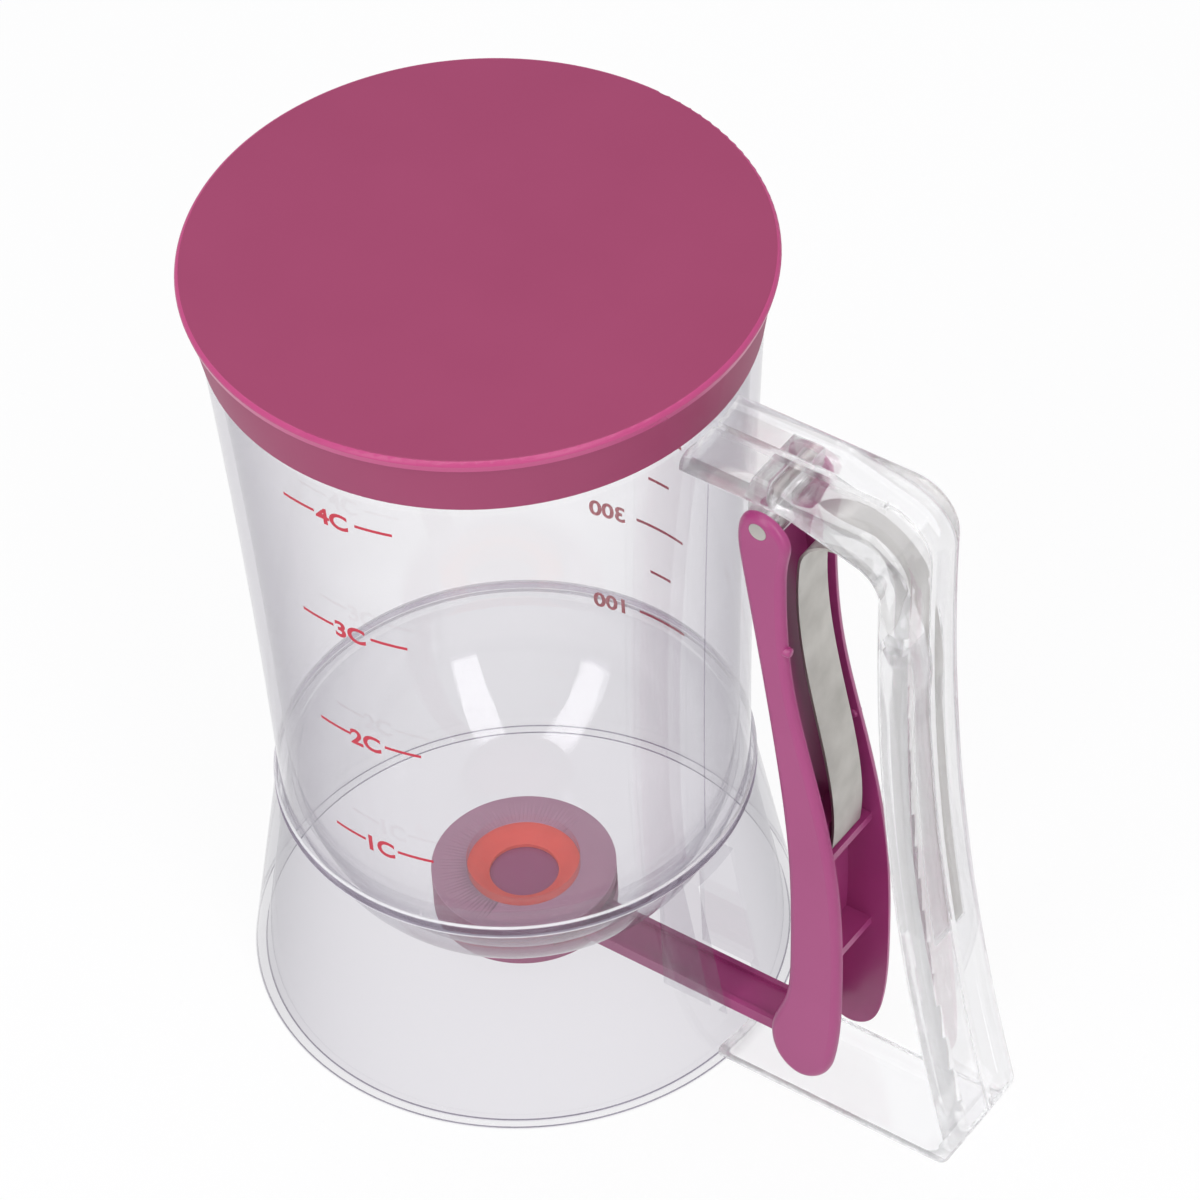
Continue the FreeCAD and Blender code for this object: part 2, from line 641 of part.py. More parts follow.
def channel_outline():
    """The side profile of the space between the cheeks, open at the back, top and foot."""
    front = [side_point(x + WEB_T, z) for x, z in trigger_front()[:-2]]
    toe = side_point(TOE_X + TOE_WEB_T, drawn_z(20.0))
    low = side_point(toe.x, -5)
    high = side_point(front[0].x, LID_TOP_Z)
    far_low = side_point(FAR, -5)
    far_high = side_point(FAR, LID_TOP_Z)
    return [
        Part.LineSegment(high, front[0]).toShape(),
        smooth(front),
        Part.LineSegment(front[-1], toe).toShape(),
        Part.LineSegment(toe, low).toShape(),
        Part.LineSegment(low, far_low).toShape(),
        Part.LineSegment(far_low, far_high).toShape(),
        Part.LineSegment(far_high, high).toShape(),
    ]


def trigger_rib(z):
    """A cross rib behind the web at this height."""
    x = front_x(z) + WEB_T
    return box(x - BITE, x + RIB_DEPTH, CHANNEL_HALF_W + BITE, z, z + RIB_T)


def front_x(z):
    """How far out the trigger's front lies at this height."""
    points = trigger_front()
    for (x0, z0), (x1, z1) in zip(points, points[1:]):
        if z1 <= z <= z0:
            return x0 + (x1 - x0) * (z0 - z) / (z0 - z1)
    return points[-1][0]


def trigger():
    """The trigger: cheeks, web, ribs, pad for the leaf, and the notch for the gate's neck."""
    body = across(trigger_outline(), TRIGGER_HALF_W)
    rims = [e for e in body.Edges if e.BoundBox.YLength < 0.01]
    body = body.makeFillet(TRIGGER_EDGE_R, rims)
    body = body.cut(across(channel_outline(), CHANNEL_HALF_W))
    body = body.cut(box(0, FAR, CHANNEL_HALF_W, PIVOT_Z - WEB_TOP_DROP, LID_TOP_Z))
    for z in (UPPER_RIB_DRAWN_Z, LOWER_RIB_DRAWN_Z):
        body = body.fuse(trigger_rib(drawn_z(z)))
    body = body.fuse(leaf_pad())
    notch_high = ARM_TOP_FACE_Z + NECK_SIDE_GAP
    notch = box(TOE_X - 5, TOE_X + TOE_WEB_T + 1, NECK_HALF_W + NECK_SIDE_GAP, 0, notch_high)
    body = body.cut(notch)
    body = body.cut(crosswise(PIN_R + PIN_RUNNING_GAP, TRIGGER_HALF_W, PIVOT_X, PIVOT_Z))
    return body.removeSplitter()


def leaf_pad():
    """The pad behind the web that the leaf spring's free tip bears on."""
    z0 = drawn_z(UPPER_RIB_DRAWN_Z) + RIB_T
    z1 = z0 + PAD_H
    slack = LEAF_T / 2 + PAD_GAP
    low = (leaf_x(z0) - slack, z0)
    high = (leaf_x(z1) - slack, z1)
    root = front_x(z0) + WEB_T - BITE
    root_high = front_x(z1) + WEB_T - BITE
    under = z0 - BITE
    outline = [(root, under), (low[0], under), low, high, (root_high, z1)]
    return across(polygon(outline), LEAF_HALF_W)


def leaf_x(z):
    """Where the free leg's middle line lies near its tip."""
    tip, knee = free_leg()
    return tip[0] + (knee[0] - tip[0]) * (z - tip[1]) / (knee[1] - tip[1])


def slide_gate():
    """The gate: a round plate, a riser, the lipped arm, and the neck and head at the trigger."""
    shoulder_x = TOE_X - NECK_PLAY
    head_x = TOE_X + TOE_WEB_T + NECK_PLAY
    plate = upright(GATE_R, GATE_BOTTOM_Z, GATE_TOP_Z)
    plate = plate.fuse(box(0, RISER_X + RISER_T, ARM_HALF_W, GATE_BOTTOM_Z, GATE_TOP_Z))
    riser = box(RISER_X, RISER_X + RISER_T, ARM_HALF_W, ARM_BOTTOM_Z, GATE_TOP_Z)
    arm = box(RISER_X, shoulder_x, ARM_HALF_W, ARM_BOTTOM_Z, ARM_TOP_FACE_Z)
    neck = box(shoulder_x, head_x, NECK_HALF_W, ARM_BOTTOM_Z, ARM_TOP_FACE_Z)
    head = box(head_x, head_x + HEAD_T, ARM_HALF_W, ARM_BOTTOM_Z, ARM_TOP_FACE_Z)
    gate = plate.fuse([riser, arm, neck, head])
    for side in (-1, 1):
        outer = side * ARM_HALF_W
        inner = outer - side * ARM_LIP_T
        lip = Part.makeBox(shoulder_x - RISER_X, ARM_LIP_T, ARM_LIP_H + BITE,
                           Vector(RISER_X, min(outer, inner), ARM_TOP_FACE_Z - BITE))
        gate = gate.fuse(lip)
    return gate.removeSplitter()


def main():
    os.makedirs("parts", exist_ok=True)
    save("lid", lid())
    save("jar_wall", jar_wall())
    save("hopper_bowl", hopper_bowl())
    save("base_skirt", base_skirt())
    save("valve_body", valve_body())
    save("seal_ring", seal_ring())
    save("slide_gate", slide_gate())
    save("handle", handle())
    save("pivot_pin", pivot_pin())
    save("trigger", trigger())
    save("leaf_spring", leaf_spring())


main()
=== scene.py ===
import math

import bmesh
import bpy
from mathutils import Matrix, Vector
from mathutils.bvhtree import BVHTree


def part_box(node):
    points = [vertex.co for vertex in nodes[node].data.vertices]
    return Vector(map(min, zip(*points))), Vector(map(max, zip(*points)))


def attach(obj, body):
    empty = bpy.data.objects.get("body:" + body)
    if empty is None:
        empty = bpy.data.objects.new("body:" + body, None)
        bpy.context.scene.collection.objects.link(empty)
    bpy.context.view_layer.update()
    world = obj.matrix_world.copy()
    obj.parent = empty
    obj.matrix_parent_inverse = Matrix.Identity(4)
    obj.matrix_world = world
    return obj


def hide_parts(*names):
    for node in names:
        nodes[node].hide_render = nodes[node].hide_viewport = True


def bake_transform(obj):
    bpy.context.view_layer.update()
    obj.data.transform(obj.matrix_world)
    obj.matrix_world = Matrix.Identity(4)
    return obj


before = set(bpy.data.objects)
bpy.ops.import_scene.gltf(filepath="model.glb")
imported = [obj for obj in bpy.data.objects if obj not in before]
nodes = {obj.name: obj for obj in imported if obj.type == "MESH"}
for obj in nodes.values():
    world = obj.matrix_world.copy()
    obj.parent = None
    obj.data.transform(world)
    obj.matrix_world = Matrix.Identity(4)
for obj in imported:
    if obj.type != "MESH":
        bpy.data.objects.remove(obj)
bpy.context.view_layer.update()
print("nodes:", sorted(nodes))

# %% [markdown]
# ## The camera
#
# The picture was taken from far away with a long lens, a little over 1.4 m
# from the jar and 45 degrees up, with the handle on the right. The place and
# the three turns were solved from the round rims of the lid, waist and base.
# They are written as named numbers, so that the view can be rebuilt exactly.
# %% Place the camera
PICTURE_SIDE = 1200
FOCAL_PIXELS = 6768.64
SENSOR_MM = 36.0
CAMERA_BACK = 0.99567
CAMERA_UP = 1.08569
PAN = 0.020
TILT = 0.782
ROLL = -0.062
HANDLE_TURN = math.radians(38.6)


def camera_matrix():
    forward = Vector(
        (
            math.sin(PAN) * math.cos(TILT),
            math.cos(PAN) * math.cos(TILT),
            -math.sin(TILT),
        )
    )
    level = Vector((math.cos(PAN), -math.sin(PAN), 0))
    top = level.cross(forward)
    right = math.cos(ROLL) * level + math.sin(ROLL) * top
    above = -math.sin(ROLL) * level + math.cos(ROLL) * top
    turned = Matrix.Rotation(HANDLE_TURN, 4, "Z")
    axes = Matrix((right, above, -forward)).transposed().to_4x4()
    place = Matrix.Translation((0, -CAMERA_BACK, CAMERA_UP))
    return turned @ place @ axes


eye = bpy.data.cameras.new("long_lens")
eye.sensor_width = SENSOR_MM
eye.lens = FOCAL_PIXELS * SENSOR_MM / PICTURE_SIDE
camera = bpy.data.objects.new("camera", eye)
camera.matrix_world = camera_matrix()
bpy.context.scene.collection.objects.link(camera)
bpy.context.scene.camera = camera
print("camera at", [round(v, 3) for v in camera.matrix_world.translation])

# %% [markdown]
# ## Shader maths as Python
#
# A finish needs sums such as 1 - mask. Wiring each one by hand takes many
# lines, so one small class holds a socket and turns Python's operators into
# Math nodes. Every other node comes from its `node` method.
# %% A socket that knows arithmetic


class Wire:
    """An output of a material's node tree, with the operators that are used."""

    def __init__(self, tree, socket=None):
        self.tree = tree
        self.socket = socket

    def node(self, kind, sockets=None, out=0, stops=None, **settings):
        made = self.tree.nodes.new(kind)
        for name, value in settings.items():
            setattr(made, name, value)
        if stops:
            ramp = made.color_ramp
            for stop, (place, shade) in zip(ramp.elements, stops):
                stop.position = place
                stop.color = shade
            for place, shade in stops[2:]:
                ramp.elements.new(place).color = shade
        for name, value in (sockets or {}).items():
            if isinstance(value, Wire):
                self.tree.links.new(value.socket, made.inputs[name])
            else:
                made.inputs[name].default_value = value
        return Wire(self.tree, made.outputs[out])

    def maths(self, operation, a, b):
        return self.node("ShaderNodeMath", {0: a, 1: b}, operation=operation)

    def __add__(self, other):
        return self.maths("ADD", self, other)

    __radd__ = __add__

    def __sub__(self, other):
        return self.maths("SUBTRACT", self, other)

    def __rsub__(self, other):
        return self.maths("SUBTRACT", other, self)

    def __mul__(self, other):
        return self.maths("MULTIPLY", self, other)

    __rmul__ = __mul__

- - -

Each line that has the word "this" should be copied.

Continue the FreeCAD and Blender code for this object: part 2, from line 641 of part.py. More parts follow.
    """A cross rib behind the web at this height."""
    """How far out the trigger's front lies at this height."""